DIRECTION:
Every line of the data must be copied exactly.

SUPPLIED DATA:
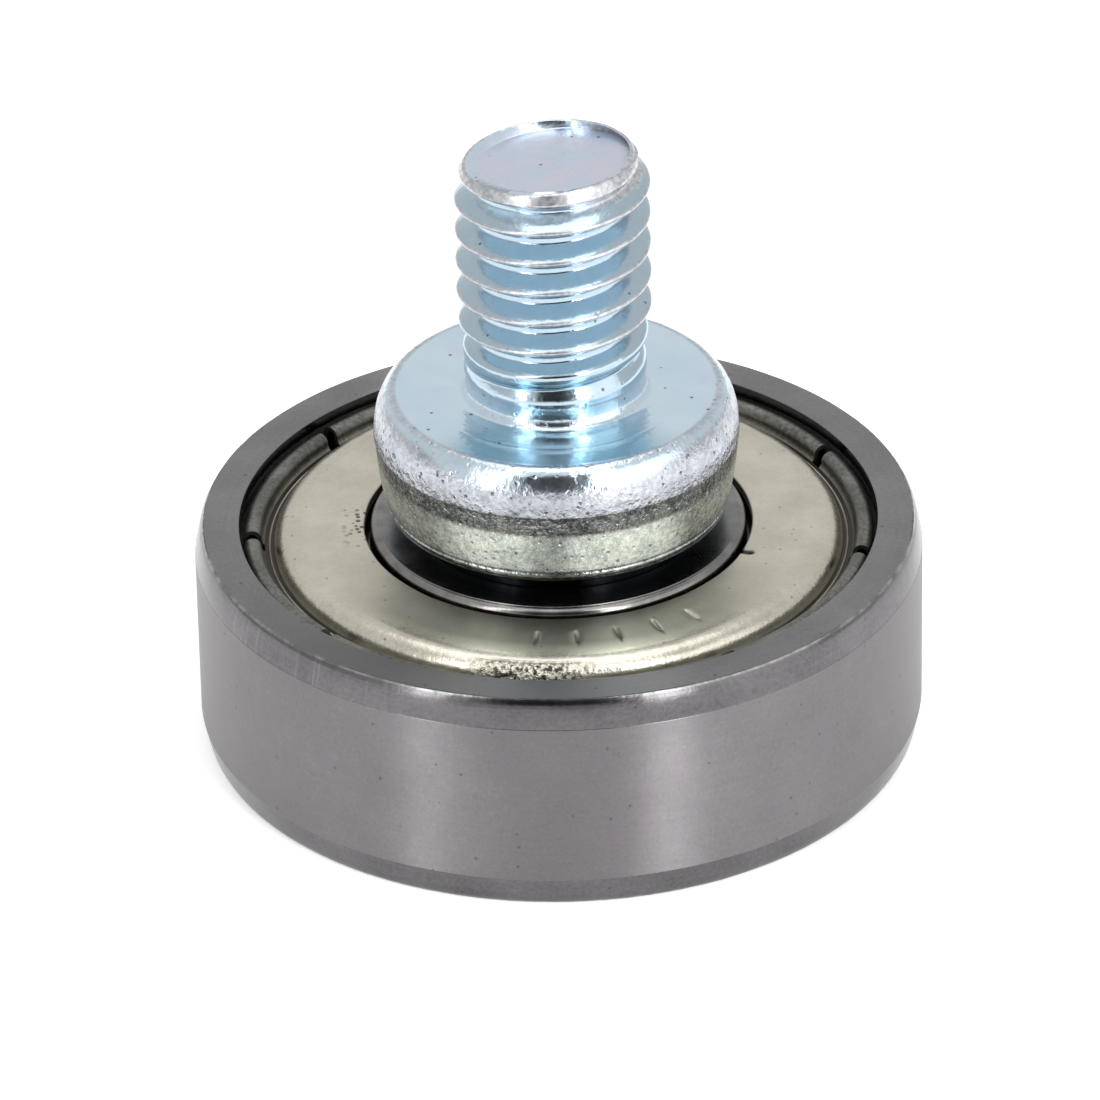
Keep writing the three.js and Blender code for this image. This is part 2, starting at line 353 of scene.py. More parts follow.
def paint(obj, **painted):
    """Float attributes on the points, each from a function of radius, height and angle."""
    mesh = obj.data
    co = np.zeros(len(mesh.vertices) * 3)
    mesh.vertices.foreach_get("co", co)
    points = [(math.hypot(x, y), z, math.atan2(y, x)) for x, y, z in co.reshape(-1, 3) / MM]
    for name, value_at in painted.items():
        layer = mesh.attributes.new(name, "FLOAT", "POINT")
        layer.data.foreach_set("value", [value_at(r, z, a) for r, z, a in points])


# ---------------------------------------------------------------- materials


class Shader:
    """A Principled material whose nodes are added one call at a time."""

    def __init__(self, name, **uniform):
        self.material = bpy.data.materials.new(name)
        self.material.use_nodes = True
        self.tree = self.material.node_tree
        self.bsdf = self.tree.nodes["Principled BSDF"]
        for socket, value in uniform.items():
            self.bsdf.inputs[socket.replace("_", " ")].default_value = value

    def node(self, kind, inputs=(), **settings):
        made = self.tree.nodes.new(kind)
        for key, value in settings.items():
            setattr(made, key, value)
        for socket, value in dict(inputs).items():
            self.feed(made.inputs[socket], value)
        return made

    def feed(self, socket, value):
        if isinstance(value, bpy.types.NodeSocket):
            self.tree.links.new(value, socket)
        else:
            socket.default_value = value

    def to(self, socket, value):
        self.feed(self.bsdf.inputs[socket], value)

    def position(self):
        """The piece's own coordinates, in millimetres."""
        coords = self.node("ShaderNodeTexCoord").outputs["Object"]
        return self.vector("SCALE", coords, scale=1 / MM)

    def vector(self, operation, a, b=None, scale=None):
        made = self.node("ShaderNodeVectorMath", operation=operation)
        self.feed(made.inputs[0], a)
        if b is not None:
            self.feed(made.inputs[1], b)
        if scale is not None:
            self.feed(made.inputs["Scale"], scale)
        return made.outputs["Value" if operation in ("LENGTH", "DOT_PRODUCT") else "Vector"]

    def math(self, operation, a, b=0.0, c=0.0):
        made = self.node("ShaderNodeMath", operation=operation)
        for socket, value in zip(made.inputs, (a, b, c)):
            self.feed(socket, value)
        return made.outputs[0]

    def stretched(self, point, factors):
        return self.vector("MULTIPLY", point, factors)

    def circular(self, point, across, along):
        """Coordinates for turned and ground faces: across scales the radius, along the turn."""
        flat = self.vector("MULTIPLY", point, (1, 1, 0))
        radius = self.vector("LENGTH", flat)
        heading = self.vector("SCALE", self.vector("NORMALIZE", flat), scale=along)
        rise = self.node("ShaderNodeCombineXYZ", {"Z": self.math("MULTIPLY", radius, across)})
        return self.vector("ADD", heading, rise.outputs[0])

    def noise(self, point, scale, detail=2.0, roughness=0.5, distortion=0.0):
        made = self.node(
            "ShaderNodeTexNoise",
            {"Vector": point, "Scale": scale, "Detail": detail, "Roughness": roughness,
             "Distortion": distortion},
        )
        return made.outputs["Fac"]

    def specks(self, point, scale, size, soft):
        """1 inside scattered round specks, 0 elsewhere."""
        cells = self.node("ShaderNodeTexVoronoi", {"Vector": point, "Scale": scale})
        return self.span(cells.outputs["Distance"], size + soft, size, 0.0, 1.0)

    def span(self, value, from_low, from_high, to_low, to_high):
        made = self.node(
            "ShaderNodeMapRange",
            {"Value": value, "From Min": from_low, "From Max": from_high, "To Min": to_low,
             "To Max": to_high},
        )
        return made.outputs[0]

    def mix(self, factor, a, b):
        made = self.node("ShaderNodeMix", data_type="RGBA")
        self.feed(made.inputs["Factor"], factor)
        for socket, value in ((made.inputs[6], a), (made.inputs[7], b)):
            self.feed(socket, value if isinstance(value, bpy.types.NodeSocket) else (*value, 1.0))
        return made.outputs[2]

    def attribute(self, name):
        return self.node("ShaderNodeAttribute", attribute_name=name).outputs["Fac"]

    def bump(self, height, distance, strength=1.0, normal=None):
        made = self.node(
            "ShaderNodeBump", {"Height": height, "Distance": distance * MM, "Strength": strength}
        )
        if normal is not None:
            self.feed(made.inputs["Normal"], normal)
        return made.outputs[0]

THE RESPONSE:
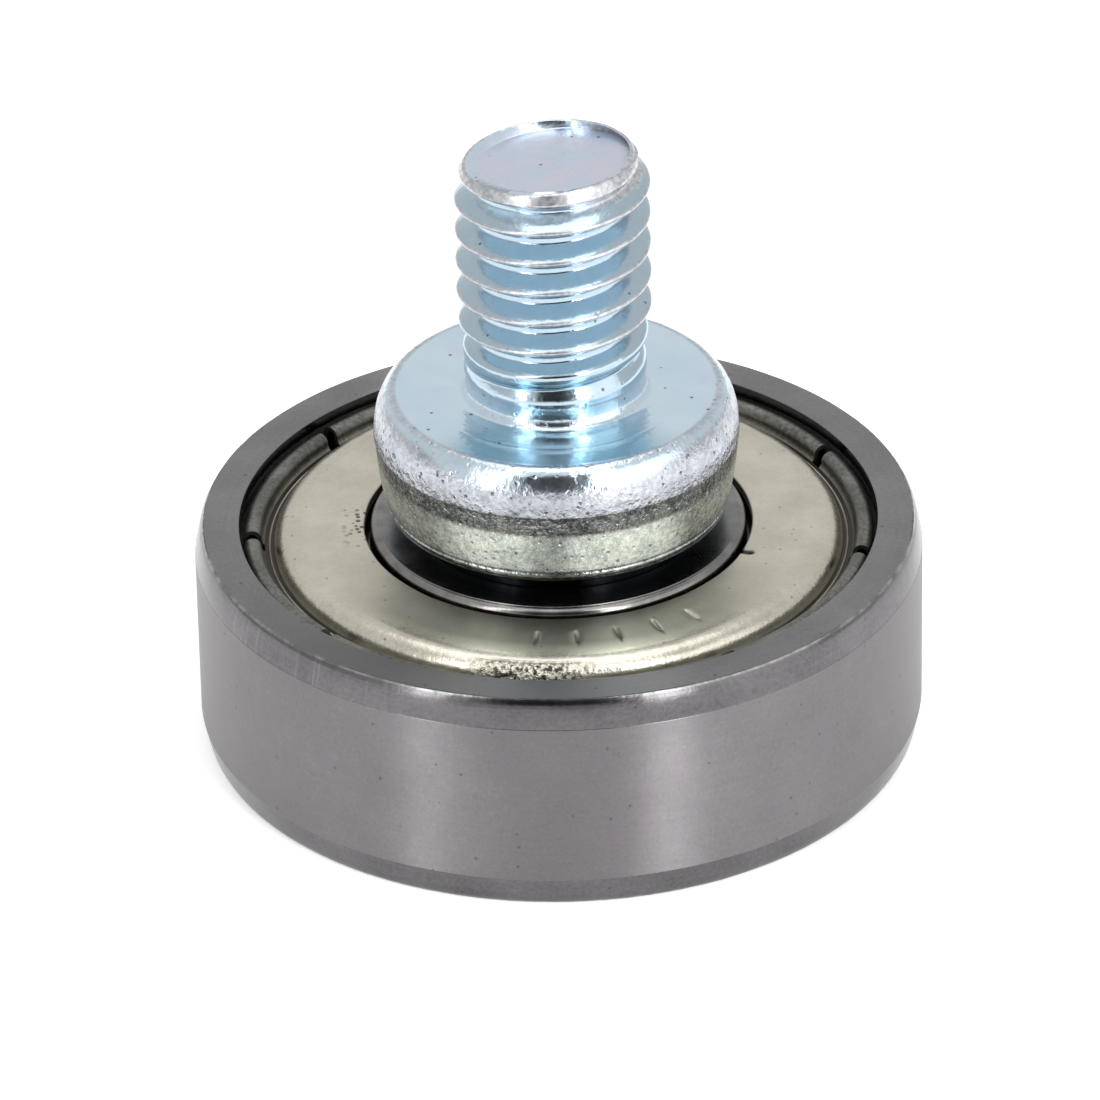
Keep writing the three.js and Blender code for this image. This is part 2, starting at line 353 of scene.py. More parts follow.
def paint(obj, **painted):
    """Float attributes on the points, each from a function of radius, height and angle."""
    mesh = obj.data
    co = np.zeros(len(mesh.vertices) * 3)
    mesh.vertices.foreach_get("co", co)
    points = [(math.hypot(x, y), z, math.atan2(y, x)) for x, y, z in co.reshape(-1, 3) / MM]
    for name, value_at in painted.items():
        layer = mesh.attributes.new(name, "FLOAT", "POINT")
        layer.data.foreach_set("value", [value_at(r, z, a) for r, z, a in points])


# ---------------------------------------------------------------- materials


class Shader:
    """A Principled material whose nodes are added one call at a time."""

    def __init__(self, name, **uniform):
        self.material = bpy.data.materials.new(name)
        self.material.use_nodes = True
        self.tree = self.material.node_tree
        self.bsdf = self.tree.nodes["Principled BSDF"]
        for socket, value in uniform.items():
            self.bsdf.inputs[socket.replace("_", " ")].default_value = value

    def node(self, kind, inputs=(), **settings):
        made = self.tree.nodes.new(kind)
        for key, value in settings.items():
            setattr(made, key, value)
        for socket, value in dict(inputs).items():
            self.feed(made.inputs[socket], value)
        return made

    def feed(self, socket, value):
        if isinstance(value, bpy.types.NodeSocket):
            self.tree.links.new(value, socket)
        else:
            socket.default_value = value

    def to(self, socket, value):
        self.feed(self.bsdf.inputs[socket], value)

    def position(self):
        """The piece's own coordinates, in millimetres."""
        coords = self.node("ShaderNodeTexCoord").outputs["Object"]
        return self.vector("SCALE", coords, scale=1 / MM)

    def vector(self, operation, a, b=None, scale=None):
        made = self.node("ShaderNodeVectorMath", operation=operation)
        self.feed(made.inputs[0], a)
        if b is not None:
            self.feed(made.inputs[1], b)
        if scale is not None:
            self.feed(made.inputs["Scale"], scale)
        return made.outputs["Value" if operation in ("LENGTH", "DOT_PRODUCT") else "Vector"]

    def math(self, operation, a, b=0.0, c=0.0):
        made = self.node("ShaderNodeMath", operation=operation)
        for socket, value in zip(made.inputs, (a, b, c)):
            self.feed(socket, value)
        return made.outputs[0]

    def stretched(self, point, factors):
        return self.vector("MULTIPLY", point, factors)

    def circular(self, point, across, along):
        """Coordinates for turned and ground faces: across scales the radius, along the turn."""
        flat = self.vector("MULTIPLY", point, (1, 1, 0))
        radius = self.vector("LENGTH", flat)
        heading = self.vector("SCALE", self.vector("NORMALIZE", flat), scale=along)
        rise = self.node("ShaderNodeCombineXYZ", {"Z": self.math("MULTIPLY", radius, across)})
        return self.vector("ADD", heading, rise.outputs[0])

    def noise(self, point, scale, detail=2.0, roughness=0.5, distortion=0.0):
        made = self.node(
            "ShaderNodeTexNoise",
            {"Vector": point, "Scale": scale, "Detail": detail, "Roughness": roughness,
             "Distortion": distortion},
        )
        return made.outputs["Fac"]

    def specks(self, point, scale, size, soft):
        """1 inside scattered round specks, 0 elsewhere."""
        cells = self.node("ShaderNodeTexVoronoi", {"Vector": point, "Scale": scale})
        return self.span(cells.outputs["Distance"], size + soft, size, 0.0, 1.0)

    def span(self, value, from_low, from_high, to_low, to_high):
        made = self.node(
            "ShaderNodeMapRange",
            {"Value": value, "From Min": from_low, "From Max": from_high, "To Min": to_low,
             "To Max": to_high},
        )
        return made.outputs[0]

    def mix(self, factor, a, b):
        made = self.node("ShaderNodeMix", data_type="RGBA")
        self.feed(made.inputs["Factor"], factor)
        for socket, value in ((made.inputs[6], a), (made.inputs[7], b)):
            self.feed(socket, value if isinstance(value, bpy.types.NodeSocket) else (*value, 1.0))
        return made.outputs[2]

    def attribute(self, name):
        return self.node("ShaderNodeAttribute", attribute_name=name).outputs["Fac"]

    def bump(self, height, distance, strength=1.0, normal=None):
        made = self.node(
            "ShaderNodeBump", {"Height": height, "Distance": distance * MM, "Strength": strength}
        )
        if normal is not None:
            self.feed(made.inputs["Normal"], normal)
        return made.outputs[0]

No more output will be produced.